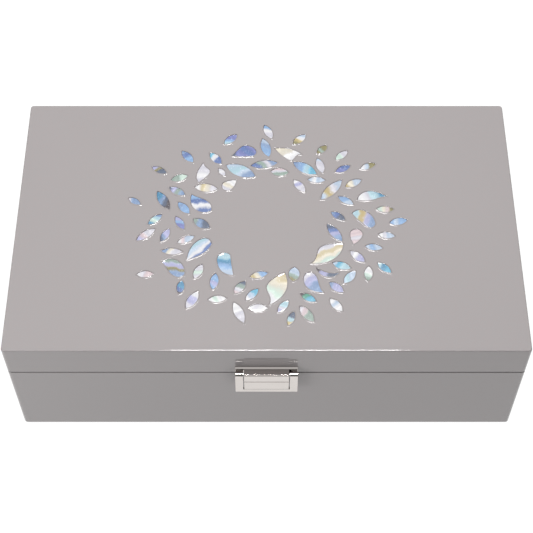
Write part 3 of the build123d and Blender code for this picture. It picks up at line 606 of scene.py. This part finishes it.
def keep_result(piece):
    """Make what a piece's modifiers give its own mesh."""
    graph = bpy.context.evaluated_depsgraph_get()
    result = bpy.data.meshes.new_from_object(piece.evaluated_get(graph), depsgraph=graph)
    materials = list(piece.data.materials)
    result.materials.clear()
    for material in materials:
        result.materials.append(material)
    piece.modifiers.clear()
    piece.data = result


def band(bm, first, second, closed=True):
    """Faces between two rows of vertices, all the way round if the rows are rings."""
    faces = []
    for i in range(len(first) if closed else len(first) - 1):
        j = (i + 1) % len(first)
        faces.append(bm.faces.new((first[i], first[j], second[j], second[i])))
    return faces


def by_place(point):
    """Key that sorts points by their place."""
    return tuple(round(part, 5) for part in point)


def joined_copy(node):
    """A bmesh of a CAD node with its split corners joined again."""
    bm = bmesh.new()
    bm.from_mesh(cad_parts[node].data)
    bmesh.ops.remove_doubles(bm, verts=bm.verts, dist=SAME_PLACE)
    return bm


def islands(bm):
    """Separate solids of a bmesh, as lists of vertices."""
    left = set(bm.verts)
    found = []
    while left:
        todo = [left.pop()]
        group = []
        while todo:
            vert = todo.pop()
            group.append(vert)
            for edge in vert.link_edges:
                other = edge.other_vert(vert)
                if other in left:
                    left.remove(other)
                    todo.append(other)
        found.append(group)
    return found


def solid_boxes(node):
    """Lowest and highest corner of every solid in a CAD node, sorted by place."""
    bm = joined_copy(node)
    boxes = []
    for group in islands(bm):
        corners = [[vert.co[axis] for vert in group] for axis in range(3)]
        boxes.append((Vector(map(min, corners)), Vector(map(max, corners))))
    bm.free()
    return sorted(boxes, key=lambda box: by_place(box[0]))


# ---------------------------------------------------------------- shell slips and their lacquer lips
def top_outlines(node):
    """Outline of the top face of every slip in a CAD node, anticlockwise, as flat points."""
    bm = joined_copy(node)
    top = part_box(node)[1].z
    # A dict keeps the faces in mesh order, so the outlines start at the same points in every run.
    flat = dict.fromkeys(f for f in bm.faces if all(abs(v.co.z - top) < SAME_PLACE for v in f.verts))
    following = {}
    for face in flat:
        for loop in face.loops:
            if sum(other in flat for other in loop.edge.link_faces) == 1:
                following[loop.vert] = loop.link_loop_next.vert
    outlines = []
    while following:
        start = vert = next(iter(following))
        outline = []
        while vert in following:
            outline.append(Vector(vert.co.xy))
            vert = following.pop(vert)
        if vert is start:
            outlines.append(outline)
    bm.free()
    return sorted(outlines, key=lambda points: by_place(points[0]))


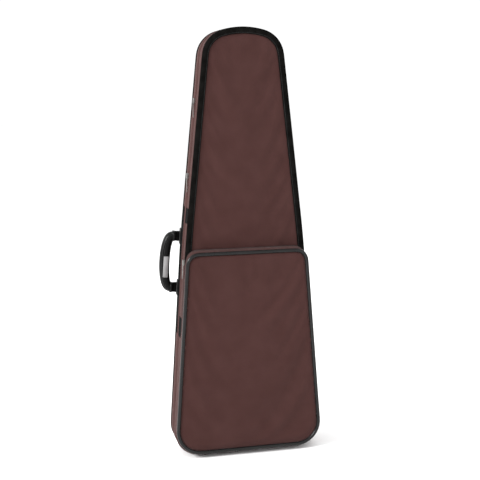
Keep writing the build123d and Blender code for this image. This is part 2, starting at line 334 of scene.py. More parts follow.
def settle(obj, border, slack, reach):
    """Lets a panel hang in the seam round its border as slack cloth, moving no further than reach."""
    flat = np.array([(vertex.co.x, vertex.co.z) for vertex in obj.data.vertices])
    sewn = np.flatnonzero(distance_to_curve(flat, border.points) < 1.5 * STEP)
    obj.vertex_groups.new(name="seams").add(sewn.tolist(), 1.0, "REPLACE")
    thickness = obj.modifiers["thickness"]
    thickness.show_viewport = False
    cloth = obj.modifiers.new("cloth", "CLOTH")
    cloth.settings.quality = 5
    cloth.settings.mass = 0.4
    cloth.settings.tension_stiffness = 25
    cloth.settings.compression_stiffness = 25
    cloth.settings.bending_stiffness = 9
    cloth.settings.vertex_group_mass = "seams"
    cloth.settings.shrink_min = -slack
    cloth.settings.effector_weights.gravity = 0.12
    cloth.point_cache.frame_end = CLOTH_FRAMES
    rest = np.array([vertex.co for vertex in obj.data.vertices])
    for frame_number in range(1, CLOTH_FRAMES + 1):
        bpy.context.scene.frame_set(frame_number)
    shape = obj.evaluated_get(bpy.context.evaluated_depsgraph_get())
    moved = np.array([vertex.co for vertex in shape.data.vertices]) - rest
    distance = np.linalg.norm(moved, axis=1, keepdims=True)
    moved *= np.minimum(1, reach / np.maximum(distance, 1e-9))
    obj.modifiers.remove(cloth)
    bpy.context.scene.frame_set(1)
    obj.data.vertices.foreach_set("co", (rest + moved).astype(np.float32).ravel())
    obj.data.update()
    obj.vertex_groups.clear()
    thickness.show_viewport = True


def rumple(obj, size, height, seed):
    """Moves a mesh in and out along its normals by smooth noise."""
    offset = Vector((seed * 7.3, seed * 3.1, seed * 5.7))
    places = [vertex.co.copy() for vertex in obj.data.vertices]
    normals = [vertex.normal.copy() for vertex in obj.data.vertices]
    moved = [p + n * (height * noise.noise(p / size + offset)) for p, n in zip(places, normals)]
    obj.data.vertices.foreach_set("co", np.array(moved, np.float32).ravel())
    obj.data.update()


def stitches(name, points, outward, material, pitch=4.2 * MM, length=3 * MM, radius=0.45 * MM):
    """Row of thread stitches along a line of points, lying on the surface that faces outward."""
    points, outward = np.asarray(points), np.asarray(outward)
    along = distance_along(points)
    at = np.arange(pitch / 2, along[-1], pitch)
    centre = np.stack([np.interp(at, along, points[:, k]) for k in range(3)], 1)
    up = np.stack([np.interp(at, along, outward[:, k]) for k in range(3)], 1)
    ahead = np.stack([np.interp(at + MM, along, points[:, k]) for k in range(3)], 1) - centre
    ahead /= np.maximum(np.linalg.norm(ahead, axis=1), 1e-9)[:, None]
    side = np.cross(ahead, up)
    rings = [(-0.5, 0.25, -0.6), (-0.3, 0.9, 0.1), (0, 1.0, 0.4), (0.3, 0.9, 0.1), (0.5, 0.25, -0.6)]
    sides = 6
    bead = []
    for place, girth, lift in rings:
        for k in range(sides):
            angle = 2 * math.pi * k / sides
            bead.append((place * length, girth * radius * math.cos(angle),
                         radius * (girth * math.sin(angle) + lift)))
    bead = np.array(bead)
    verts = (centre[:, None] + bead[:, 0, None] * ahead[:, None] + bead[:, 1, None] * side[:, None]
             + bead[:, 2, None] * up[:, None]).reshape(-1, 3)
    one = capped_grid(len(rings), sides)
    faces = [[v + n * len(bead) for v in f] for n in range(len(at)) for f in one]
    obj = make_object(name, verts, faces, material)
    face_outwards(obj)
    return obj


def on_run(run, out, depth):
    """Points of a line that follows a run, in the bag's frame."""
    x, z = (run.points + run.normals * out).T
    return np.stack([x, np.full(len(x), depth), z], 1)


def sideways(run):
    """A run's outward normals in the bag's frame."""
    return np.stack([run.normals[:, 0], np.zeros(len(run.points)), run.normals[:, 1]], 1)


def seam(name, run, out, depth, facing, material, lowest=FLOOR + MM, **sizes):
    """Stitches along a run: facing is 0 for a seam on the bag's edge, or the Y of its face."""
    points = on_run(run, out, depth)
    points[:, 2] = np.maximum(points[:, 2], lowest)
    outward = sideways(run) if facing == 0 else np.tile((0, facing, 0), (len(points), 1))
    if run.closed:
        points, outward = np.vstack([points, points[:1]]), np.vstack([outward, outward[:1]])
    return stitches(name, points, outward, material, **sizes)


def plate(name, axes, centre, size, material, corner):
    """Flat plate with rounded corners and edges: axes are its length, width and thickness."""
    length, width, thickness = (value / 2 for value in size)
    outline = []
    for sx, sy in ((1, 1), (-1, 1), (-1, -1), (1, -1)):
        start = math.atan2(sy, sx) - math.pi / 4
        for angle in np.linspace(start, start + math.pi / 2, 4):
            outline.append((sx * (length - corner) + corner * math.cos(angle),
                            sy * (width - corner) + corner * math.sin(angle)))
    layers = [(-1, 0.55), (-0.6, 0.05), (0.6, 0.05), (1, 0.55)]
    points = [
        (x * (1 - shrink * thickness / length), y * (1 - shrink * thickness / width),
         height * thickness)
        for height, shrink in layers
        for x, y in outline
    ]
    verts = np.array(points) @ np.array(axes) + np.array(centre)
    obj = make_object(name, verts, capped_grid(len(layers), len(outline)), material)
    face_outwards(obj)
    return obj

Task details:
Copy, please, exactly the lines that start at the first line of the data and end at the line containing "piece.data = result", both kept and no others.

Output below:
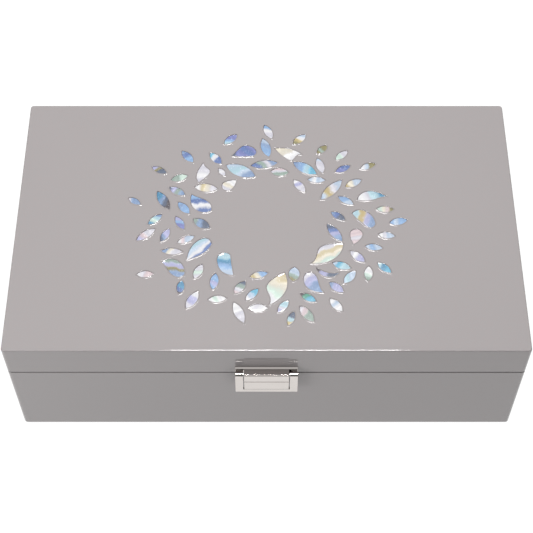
Write part 3 of the build123d and Blender code for this picture. It picks up at line 606 of scene.py. This part finishes it.
def keep_result(piece):
    """Make what a piece's modifiers give its own mesh."""
    graph = bpy.context.evaluated_depsgraph_get()
    result = bpy.data.meshes.new_from_object(piece.evaluated_get(graph), depsgraph=graph)
    materials = list(piece.data.materials)
    result.materials.clear()
    for material in materials:
        result.materials.append(material)
    piece.modifiers.clear()
    piece.data = result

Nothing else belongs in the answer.